All of the material below is to be restated word for word, apart from the pictures.

━━━ Dataset extract

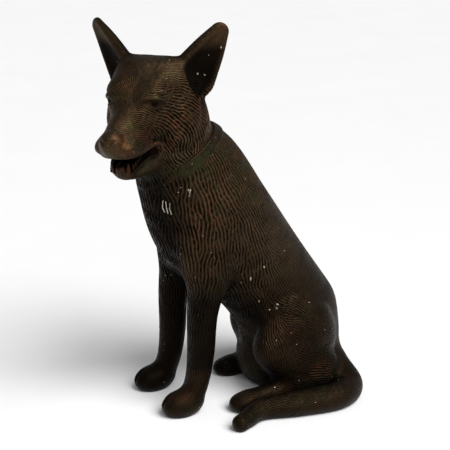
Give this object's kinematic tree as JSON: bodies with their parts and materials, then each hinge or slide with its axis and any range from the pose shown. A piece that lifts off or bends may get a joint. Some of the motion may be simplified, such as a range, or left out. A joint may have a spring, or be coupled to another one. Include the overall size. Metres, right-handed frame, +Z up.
{
  "type": "seated dog garden statue",
  "caption": "Hollow-cast seated shepherd dog with its head turned, mouth open, pricked ears, plain collar and tail curled round one hind foot; stands free on its feet.",
  "frame": {"origin": "on the ground under the middle of the statue's bounding box", "axes": "+Z up, the body faces -Y, +X is the dog's left, the side its head turns to and its tail lies on"},
  "size_m": [0.3244, 0.541, 0.756],
  "materials": {
    "body_bronze": "dark brown patina over cast bronze, engraved fur, rubbed reddish-brown and green in places",
    "collar_bronze": "smooth greenish-brown patina over cast bronze",
    "mouth_bronze": "smooth dark patina over cast bronze"
  },
  "bodies": {
    "root": {"torso_front": "body_bronze", "torso_rear": "body_bronze", "head": "body_bronze", "lower_jaw": "mouth_bronze", "ear_left": "body_bronze", "ear_right": "body_bronze", "collar": "collar_bronze", "foreleg_left": "body_bronze", "foreleg_right": "body_bronze", "haunch_left": "body_bronze", "haunch_right": "body_bronze", "hind_foot_left": "body_bronze", "hind_foot_right": "body_bronze", "tail": "body_bronze"}
  },
  "joints": []
}
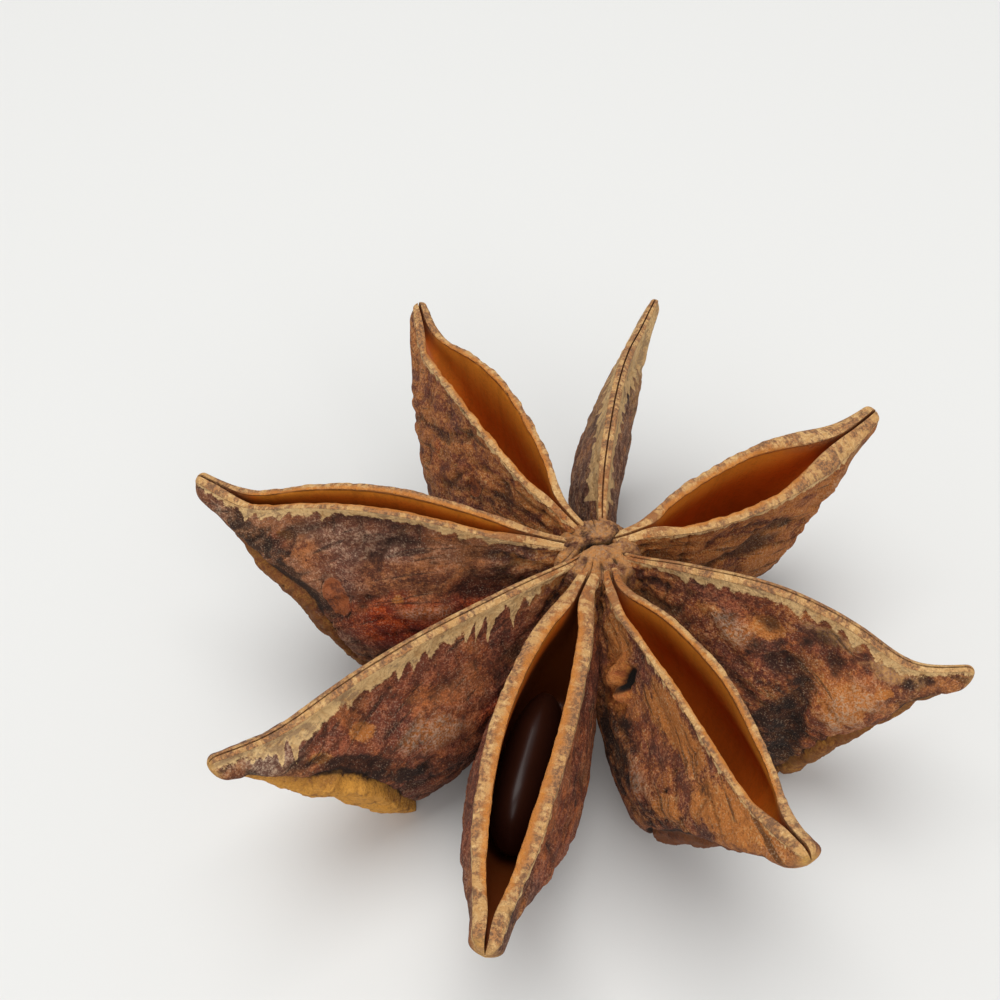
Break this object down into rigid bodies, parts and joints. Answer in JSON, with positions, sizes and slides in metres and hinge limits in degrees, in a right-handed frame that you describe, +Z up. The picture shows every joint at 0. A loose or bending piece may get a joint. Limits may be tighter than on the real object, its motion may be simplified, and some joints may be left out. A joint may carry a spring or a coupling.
{
  "type": "star anise pod",
  "caption": "Dried star anise pod lying flat: boat-shaped follicles around a short hub, some split open along the seam, one still holding its glossy seed.",
  "frame": {"origin": "under the middle of the star's box, on the floor that the keels rest on", "axes": "+Z up with the seams upward; +Y runs away from the viewer along the star's longest extent; +X to the viewer's right"},
  "size_m": [0.0322, 0.0336, 0.0121],
  "materials": {
    "pod": "dry woody husk, rough and dark outside, tan along the lips, smooth amber inside the open follicles",
    "seed": "hard polished dark brown seed coat"
  },
  "bodies": {
    "root": {"pod": "pod", "seed": "seed"}
  },
  "joints": []
}
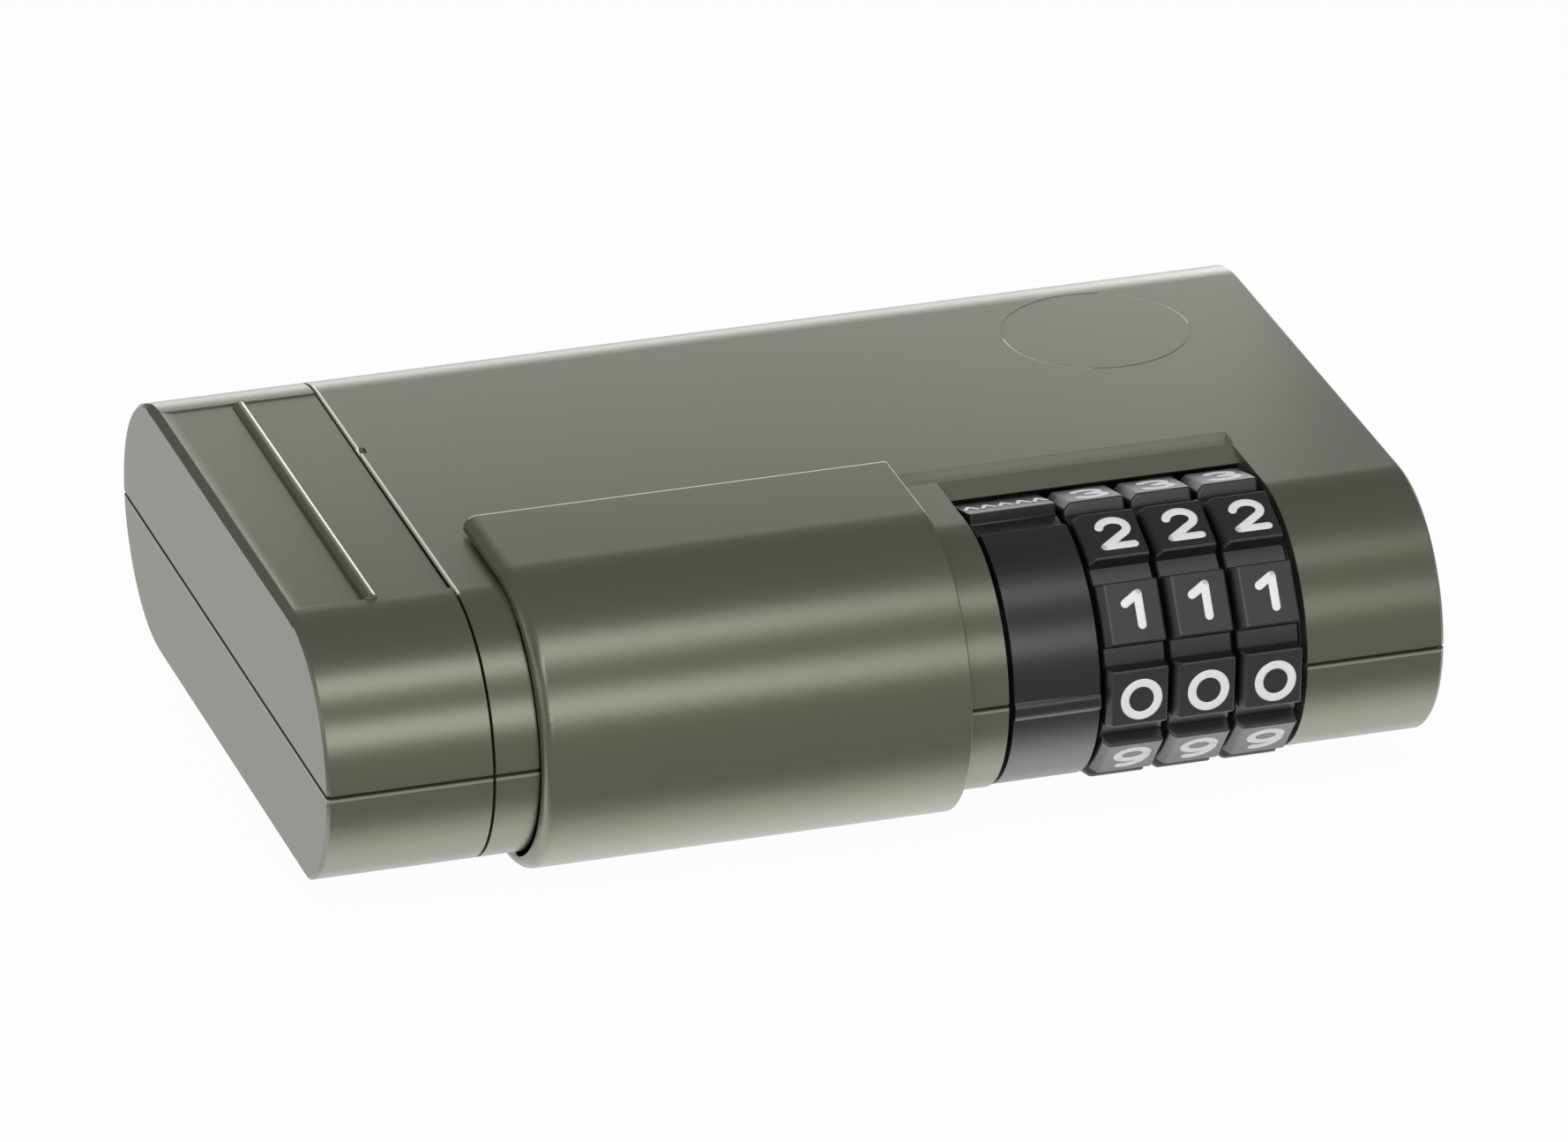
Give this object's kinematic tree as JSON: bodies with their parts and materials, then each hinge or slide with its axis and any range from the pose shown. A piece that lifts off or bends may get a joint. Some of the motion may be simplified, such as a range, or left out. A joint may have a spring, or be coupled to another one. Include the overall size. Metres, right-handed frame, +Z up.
{
  "type": "magnetic key holder box",
  "caption": "Flat magnetic key box with a number-wheel lock in a window, a C-shaped sliding wheel cover, a reset drum and a key drawer that pulls out of its left end.",
  "frame": {"origin": "under the middle of the box, on the plane of the magnets' lower faces", "axes": "+X from the drawer's end to the far end along the case, +Y from the round front edge with the wheels to the back edge, +Z up, away from the surface that the magnets stick to"},
  "size_m": [0.1172, 0.081, 0.0329],
  "materials": {
    "case_plastic": "satin",
    "dial_black": "satin",
    "digit_white": "satin",
    "hub_plastic": "satin",
    "chassis_zinc": "satin",
    "lock_steel": "satin",
    "screw_steel": "satin",
    "keeper_steel": "satin",
    "magnet_ferrite": "matte",
    "foam": "matte"
  },
  "bodies": {
    "case": {"upper_shell": "case_plastic", "lower_shell": "case_plastic", "lock_chassis": "chassis_zinc", "lock_tube": "lock_steel", "tube_rings": "lock_steel", "detent_spring": "lock_steel", "chassis_screws": "screw_steel", "case_screws": "screw_steel", "magnet_left": "magnet_ferrite", "magnet_right": "magnet_ferrite", "magnet_keeper": "keeper_steel"},
    "drawer": {"drawer_tray": "case_plastic", "drawer_cap": "case_plastic", "drawer_screws": "screw_steel", "lock_pin": "lock_steel", "key_liner": "foam"},
    "cover": {"dial_cover": "case_plastic"},
    "wheel_1": {"dial_1": "dial_black", "code_hub_1": "hub_plastic"},
    "wheel_2": {"dial_2": "dial_black", "code_hub_2": "hub_plastic"},
    "wheel_3": {"dial_3": "dial_black", "code_hub_3": "hub_plastic"},
    "reset": {"reset_drum": "dial_black"}
  },
  "joints": [
    {"name": "drawer_slide", "type": "slide", "parent": "case", "child": "drawer", "axis": [-1, 0, 0], "range_m": [0, 0.07]},
    {"name": "cover_slide", "type": "slide", "parent": "case", "child": "cover", "axis": [1, 0, 0], "range_m": [0, 0.036]},
    {"name": "dial_1_turn", "type": "hinge", "parent": "case", "child": "wheel_1", "pos_m": [0.0259, -0.0245, 0.0169], "axis": [1, 0, 0], "continuous": true},
    {"name": "dial_2_turn", "type": "hinge", "parent": "case", "child": "wheel_2", "pos_m": [0.033, -0.0245, 0.0169], "axis": [1, 0, 0], "continuous": true},
    {"name": "dial_3_turn", "type": "hinge", "parent": "case", "child": "wheel_3", "pos_m": [0.0401, -0.0245, 0.0169], "axis": [1, 0, 0], "continuous": true},
    {"name": "reset_turn", "type": "hinge", "parent": "case", "child": "reset", "pos_m": [0.0175, -0.0245, 0.0169], "axis": [1, 0, 0], "range_deg": [0, 36]}
  ]
}
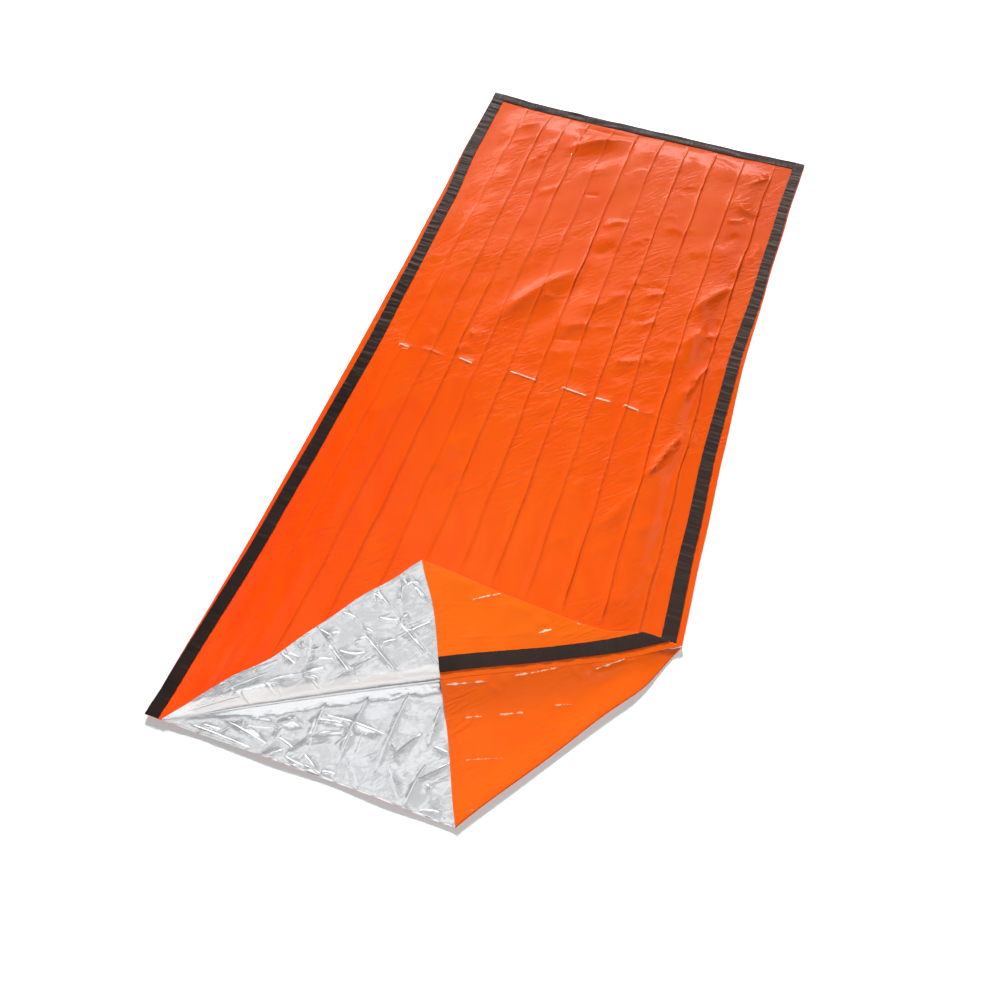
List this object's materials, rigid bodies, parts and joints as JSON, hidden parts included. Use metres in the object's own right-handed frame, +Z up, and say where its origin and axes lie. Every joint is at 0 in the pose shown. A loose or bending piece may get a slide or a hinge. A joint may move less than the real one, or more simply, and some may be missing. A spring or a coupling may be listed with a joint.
{
  "type": "emergency sleeping bag",
  "caption": "Rectangular emergency sleeping bag of glossy film, silver inside, black tape along its seams, lying flat with a corner of its open end turned back.",
  "frame": {"origin": "on the floor under the middle of the bag as it lies", "axes": "+Y along the bag from its open mouth to its closed foot, +X across it to the right as seen from the mouth, +Z up"},
  "size_m": [0.8999, 2.0047, 0.0246],
  "materials": {
    "film": "thin glossy film, bright orange outside and bright metallised silver inside, with packing creases",
    "tape": "thin black cloth tape with fine cross wrinkles and a slight sheen"
  },
  "bodies": {
    "root": {"bottom_panel": "film", "top_panel": "film", "left_tape": "tape", "right_tape": "tape", "foot_tape": "tape"}
  },
  "joints": []
}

━━━━━━

Answer
Give this object's kinematic tree as JSON: bodies with their parts and materials, then each hinge or slide with its axis and any range from the pose shown. A piece that lifts off or bends may get a joint. Some of the motion may be simplified, such as a range, or left out. A joint may have a spring, or be coupled to another one. Include the overall size. Metres, right-handed frame, +Z up.
{
  "type": "seated dog garden statue",
  "caption": "Hollow-cast seated shepherd dog with its head turned, mouth open, pricked ears, plain collar and tail curled round one hind foot; stands free on its feet.",
  "frame": {"origin": "on the ground under the middle of the statue's bounding box", "axes": "+Z up, the body faces -Y, +X is the dog's left, the side its head turns to and its tail lies on"},
  "size_m": [0.3244, 0.541, 0.756],
  "materials": {
    "body_bronze": "dark brown patina over cast bronze, engraved fur, rubbed reddish-brown and green in places",
    "collar_bronze": "smooth greenish-brown patina over cast bronze",
    "mouth_bronze": "smooth dark patina over cast bronze"
  },
  "bodies": {
    "root": {"torso_front": "body_bronze", "torso_rear": "body_bronze", "head": "body_bronze", "lower_jaw": "mouth_bronze", "ear_left": "body_bronze", "ear_right": "body_bronze", "collar": "collar_bronze", "foreleg_left": "body_bronze", "foreleg_right": "body_bronze", "haunch_left": "body_bronze", "haunch_right": "body_bronze", "hind_foot_left": "body_bronze", "hind_foot_right": "body_bronze", "tail": "body_bronze"}
  },
  "joints": []
}
Break this object down into rigid bodies, parts and joints. Answer in JSON, with positions, sizes and slides in metres and hinge limits in degrees, in a right-handed frame that you describe, +Z up. The picture shows every joint at 0. A loose or bending piece may get a joint. Limits may be tighter than on the real object, its motion may be simplified, and some joints may be left out. A joint may carry a spring or a coupling.
{
  "type": "star anise pod",
  "caption": "Dried star anise pod lying flat: boat-shaped follicles around a short hub, some split open along the seam, one still holding its glossy seed.",
  "frame": {"origin": "under the middle of the star's box, on the floor that the keels rest on", "axes": "+Z up with the seams upward; +Y runs away from the viewer along the star's longest extent; +X to the viewer's right"},
  "size_m": [0.0322, 0.0336, 0.0121],
  "materials": {
    "pod": "dry woody husk, rough and dark outside, tan along the lips, smooth amber inside the open follicles",
    "seed": "hard polished dark brown seed coat"
  },
  "bodies": {
    "root": {"pod": "pod", "seed": "seed"}
  },
  "joints": []
}
Give this object's kinematic tree as JSON: bodies with their parts and materials, then each hinge or slide with its axis and any range from the pose shown. A piece that lifts off or bends may get a joint. Some of the motion may be simplified, such as a range, or left out. A joint may have a spring, or be coupled to another one. Include the overall size. Metres, right-handed frame, +Z up.
{
  "type": "magnetic key holder box",
  "caption": "Flat magnetic key box with a number-wheel lock in a window, a C-shaped sliding wheel cover, a reset drum and a key drawer that pulls out of its left end.",
  "frame": {"origin": "under the middle of the box, on the plane of the magnets' lower faces", "axes": "+X from the drawer's end to the far end along the case, +Y from the round front edge with the wheels to the back edge, +Z up, away from the surface that the magnets stick to"},
  "size_m": [0.1172, 0.081, 0.0329],
  "materials": {
    "case_plastic": "satin",
    "dial_black": "satin",
    "digit_white": "satin",
    "hub_plastic": "satin",
    "chassis_zinc": "satin",
    "lock_steel": "satin",
    "screw_steel": "satin",
    "keeper_steel": "satin",
    "magnet_ferrite": "matte",
    "foam": "matte"
  },
  "bodies": {
    "case": {"upper_shell": "case_plastic", "lower_shell": "case_plastic", "lock_chassis": "chassis_zinc", "lock_tube": "lock_steel", "tube_rings": "lock_steel", "detent_spring": "lock_steel", "chassis_screws": "screw_steel", "case_screws": "screw_steel", "magnet_left": "magnet_ferrite", "magnet_right": "magnet_ferrite", "magnet_keeper": "keeper_steel"},
    "drawer": {"drawer_tray": "case_plastic", "drawer_cap": "case_plastic", "drawer_screws": "screw_steel", "lock_pin": "lock_steel", "key_liner": "foam"},
    "cover": {"dial_cover": "case_plastic"},
    "wheel_1": {"dial_1": "dial_black", "code_hub_1": "hub_plastic"},
    "wheel_2": {"dial_2": "dial_black", "code_hub_2": "hub_plastic"},
    "wheel_3": {"dial_3": "dial_black", "code_hub_3": "hub_plastic"},
    "reset": {"reset_drum": "dial_black"}
  },
  "joints": [
    {"name": "drawer_slide", "type": "slide", "parent": "case", "child": "drawer", "axis": [-1, 0, 0], "range_m": [0, 0.07]},
    {"name": "cover_slide", "type": "slide", "parent": "case", "child": "cover", "axis": [1, 0, 0], "range_m": [0, 0.036]},
    {"name": "dial_1_turn", "type": "hinge", "parent": "case", "child": "wheel_1", "pos_m": [0.0259, -0.0245, 0.0169], "axis": [1, 0, 0], "continuous": true},
    {"name": "dial_2_turn", "type": "hinge", "parent": "case", "child": "wheel_2", "pos_m": [0.033, -0.0245, 0.0169], "axis": [1, 0, 0], "continuous": true},
    {"name": "dial_3_turn", "type": "hinge", "parent": "case", "child": "wheel_3", "pos_m": [0.0401, -0.0245, 0.0169], "axis": [1, 0, 0], "continuous": true},
    {"name": "reset_turn", "type": "hinge", "parent": "case", "child": "reset", "pos_m": [0.0175, -0.0245, 0.0169], "axis": [1, 0, 0], "range_deg": [0, 36]}
  ]
}
List this object's materials, rigid bodies, parts and joints as JSON, hidden parts included. Use metres in the object's own right-handed frame, +Z up, and say where its origin and axes lie. Every joint is at 0 in the pose shown. A loose or bending piece may get a slide or a hinge. A joint may move less than the real one, or more simply, and some may be missing. A spring or a coupling may be listed with a joint.
{
  "type": "emergency sleeping bag",
  "caption": "Rectangular emergency sleeping bag of glossy film, silver inside, black tape along its seams, lying flat with a corner of its open end turned back.",
  "frame": {"origin": "on the floor under the middle of the bag as it lies", "axes": "+Y along the bag from its open mouth to its closed foot, +X across it to the right as seen from the mouth, +Z up"},
  "size_m": [0.8999, 2.0047, 0.0246],
  "materials": {
    "film": "thin glossy film, bright orange outside and bright metallised silver inside, with packing creases",
    "tape": "thin black cloth tape with fine cross wrinkles and a slight sheen"
  },
  "bodies": {
    "root": {"bottom_panel": "film", "top_panel": "film", "left_tape": "tape", "right_tape": "tape", "foot_tape": "tape"}
  },
  "joints": []
}